1953 AGP grid. Front row L>R Davison HWM Jag, Jones Maybach 1, Whiteford Talbot-Lago T26C, car 11 on row 2 is Ted Gray Alta Ford V8 (Dacre Stubbs)

The allocation of the 1953 Australian Grand Prix to Albert Park was the result of over two decades of work by the Light Car Club of Australia…

I live 800 metres from Albert Park Lake, I awoke this morning to F1 music at 7.05 AM- the sound of two-seater Minardi V10 engined cars ferrying their lucky cargo around gods motor racing country at high speed. The dawn of the 2019 race seems an apt time to upload this article on the 1953 event- the first Albert Park AGP.

Barry Green in his wonderful book ‘Glory Days’, writes that there was a strong push to race at Albert Park in 1934. The Light Car Club of Australia, (LCCA) the promoter of race meetings at Phillip Island were aware of the ‘Islands growing unsuitability given its loose gravel surface as speeds increased.’ Extensive negotiations secured Albert Park as the venue for a race meeting to celebrate the Centenary of Victoria in 1935.

The ‘Sun News Pictorial’ one of the Melbourne daily tabloids, and then as now a good thing in which to wrap ones fish n’ chips, announced the event on June 4 1934.

In doing so the ‘paper lit the fuse of naysayers who brought about the events cancellation, but not before racers Arthur Terdich, Bill Lowe, Barney Dentry, and Cyril Dickason in Bugatti, Lombard, and Austins respectively, lapped the track with mufflers fitted to prove noise wasn’t the issue.’

Stan Jones at speed in Maybach 1, Albert Park 1953, DNF. Stan made this series of cars sing, Maybach 1 won the ’54 NZ GP at Ardmore but none of the Maybachs- 1,2,3 or 4 won an AGP, such a shame!

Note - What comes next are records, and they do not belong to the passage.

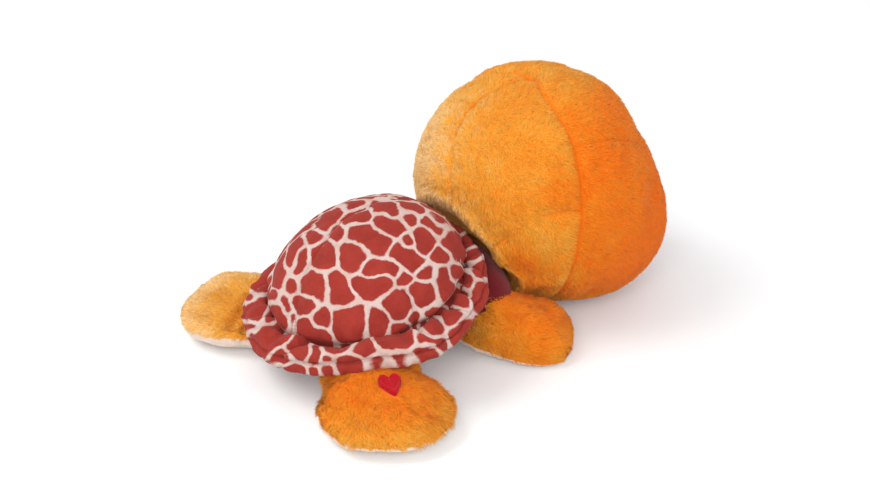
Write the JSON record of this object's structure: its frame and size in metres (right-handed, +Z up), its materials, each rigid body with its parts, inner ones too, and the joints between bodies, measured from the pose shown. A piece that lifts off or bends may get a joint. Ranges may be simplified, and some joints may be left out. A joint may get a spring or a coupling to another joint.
{
  "type": "plush turtle",
  "caption": "Stuffed toy turtle lying on its belly, with a big round head, a patterned domed shell with a padded rim, and soft flippers.",
  "frame": {"origin": "on the surface the toy lies on, under the middle of its bounding box", "axes": "+Z up, the nose points along -Y, the turtle's right side is -X"},
  "size_m": [0.189, 0.267, 0.1344],
  "materials": {
    "orange_plush": "long soft pile",
    "printed_plush": "short pile printed with brick-red patches and pale lines",
    "maroon_plush": "short pile",
    "cream_plush": "short pile",
    "polyester_filling": "loose fibre",
    "brown_thread": "satin stitch",
    "crimson_thread": "satin stitch",
    "black_eye": "polished",
    "eye_washer": "as moulded"
  },
  "bodies": {
    "body": {"belly_panel": "maroon_plush", "body_filling": "polyester_filling", "shell_dome_left": "printed_plush", "shell_dome_right": "printed_plush", "shell_rim_cover": "printed_plush", "shell_rim_wadding": "polyester_filling"},
    "head": {"brow_left": "orange_plush", "brow_right": "orange_plush", "cheek_left": "orange_plush", "cheek_right": "orange_plush", "eye_left": "black_eye", "eye_right": "black_eye", "eye_washer_left": "eye_washer", "eye_washer_right": "eye_washer", "head_back_left": "orange_plush", "head_back_right": "orange_plush", "head_filling": "polyester_filling", "mouth_stitching": "brown_thread", "nostril_left": "brown_thread", "nostril_right": "brown_thread"},
    "flipper_front_left": {"flipper_front_left_filling": "polyester_filling", "flipper_front_left_sole": "cream_plush", "flipper_front_left_top": "orange_plush"},
    "flipper_front_right": {"flipper_front_right_filling": "polyester_filling", "flipper_front_right_sole": "cream_plush", "flipper_front_right_top": "orange_plush"},
    "flipper_rear_left": {"flipper_rear_left_filling": "polyester_filling", "flipper_rear_left_sole": "cream_plush", "flipper_rear_left_top": "orange_plush"},
    "flipper_rear_right": {"flipper_rear_right_filling": "polyester_filling", "flipper_rear_right_sole": "cream_plush", "flipper_rear_right_top": "orange_plush", "embroidered_badge": "crimson_thread"}
  },
  "joints": [
    {"name": "head_nod", "type": "hinge", "parent": "body", "child": "head", "pos_m": [0.00228, -0.01295, 0.04053], "axis": [1, 0, 0], "range_deg": [-8, 6]},
    {"name": "flipper_front_right_flap", "type": "hinge", "parent": "body", "child": "flipper_front_right", "pos_m": [-0.02472, 0.00906, 0.0244], "axis": [-0.6428, 0.766, 0], "range_deg": [-20, 3]},
    {"name": "flipper_front_left_flap", "type": "hinge", "parent": "body", "child": "flipper_front_left", "pos_m": [0.02928, 0.00906, 0.0244], "axis": [-0.6428, -0.766, 0], "range_deg": [-20, 3]},
    {"name": "flipper_rear_right_flap", "type": "hinge", "parent": "body", "child": "flipper_rear_right", "pos_m": [-0.03072, 0.07906, 0.0105], "axis": [0.2924, 0.9563, 0], "range_deg": [-20, 3]},
    {"name": "flipper_rear_left_flap", "type": "hinge", "parent": "body", "child": "flipper_rear_left", "pos_m": [0.03248, 0.07906, 0.0105], "axis": [0.4848, -0.8746, 0], "range_deg": [-20, 3]}
  ]
}
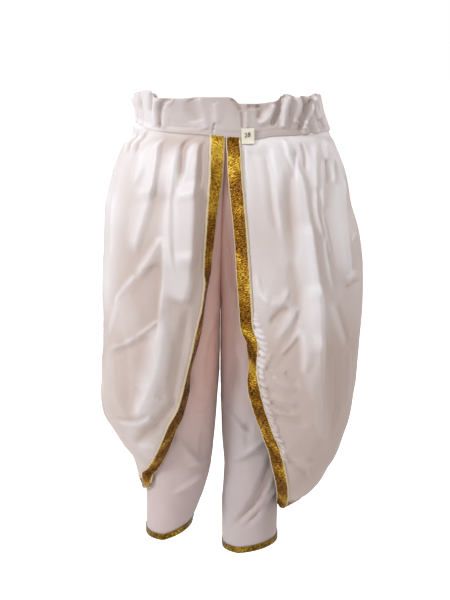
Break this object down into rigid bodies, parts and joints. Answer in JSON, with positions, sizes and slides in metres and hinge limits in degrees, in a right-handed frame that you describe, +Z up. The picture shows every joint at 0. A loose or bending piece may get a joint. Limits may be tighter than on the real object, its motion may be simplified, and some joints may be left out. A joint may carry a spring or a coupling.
{
  "type": "dhoti pants",
  "caption": "Pull-on dhoti pants for a small child, open as worn: elastic waistband, a pleated drape over each leg edged with woven lace, and narrow inner legs with laced hems.",
  "frame": {"origin": "centre of the waist opening, half way up the waistband, where a wearer holds the garment up", "axes": "+X to the wearer's left, -Y out of the front, +Z up"},
  "size_m": [0.3186, 0.2076, 0.5692],
  "materials": {
    "white_satin": "white satin-weave cloth",
    "white_satin_plain": "the same cloth, plain, on the inner legs",
    "gold_lace": "woven lace of gold-coloured metallic yarn",
    "label_tape": "cream woven tape"
  },
  "bodies": {
    "root": {"waistband": "white_satin", "drape_right": "white_satin", "drape_left": "white_satin", "inner_leg_right": "white_satin_plain", "inner_leg_left": "white_satin_plain", "border_right": "gold_lace", "border_left": "gold_lace", "hem_border_right": "gold_lace", "hem_border_left": "gold_lace", "size_label": "label_tape"}
  },
  "joints": []
}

If the Chamberlain 8 is Australia’s most brilliant and innovative special surely the Maybachs are the greatest? Hopeless bias declared! (R Fulford /SLV)

Post war things were little different, but a partnership between the LCCA, the Australian Army- who had a facility at Albert Park, and Victorian Labor Senator Pat Kennelly was more successful.

The three groups/people provided the combination of race organisation, promotional ability, logistical capability- the Army being able to ‘man’ Albert Park, a site of some 570 acres, and political power and influence.

For all, the ability to raise funds in the aftermath of World War 2 was important. For the army, it was money for war widows and orphans, for Kennelly to finance much needed improvements to the park for to upgrade the local amenity, and for the LCCA, the betterment of motor racing.

The parties all were aware they needed to be very careful with the use of the facility so the event was a one day affair, with practice in the morning, racing in the afternoon with the roads open to the public in between. Total time absorbed by the racing activities was less than seven hours!

And so, the 1953 Australian Grand Prix, held at Albert Park over 64 laps, 200 miles in total, on Saturday 21 November, was won by Doug Whiteford in a Lago-Talbot, the last AGP win for ‘French Racing Blue’.

Doug Whiteford’s Talbot Lago T26C passes the abandoned MG Spl of Jack O’Dea on the way to victory. Writing on the side of the car is a list of race wins. Whiteford owned two TL26C’s- this one, 1948-ex Louis Chiron chassis ‘110007’ and later, an earlier but higher spec car, chassis ‘110002’. Vern Schuppan is the current owner of ‘110002’. Crowd right to the edge of the track (R Fulford/SLV)

Entry…

The entry list was headed by local Melbourne businessmen Doug Whiteford, Stan Jones and Lex Davison.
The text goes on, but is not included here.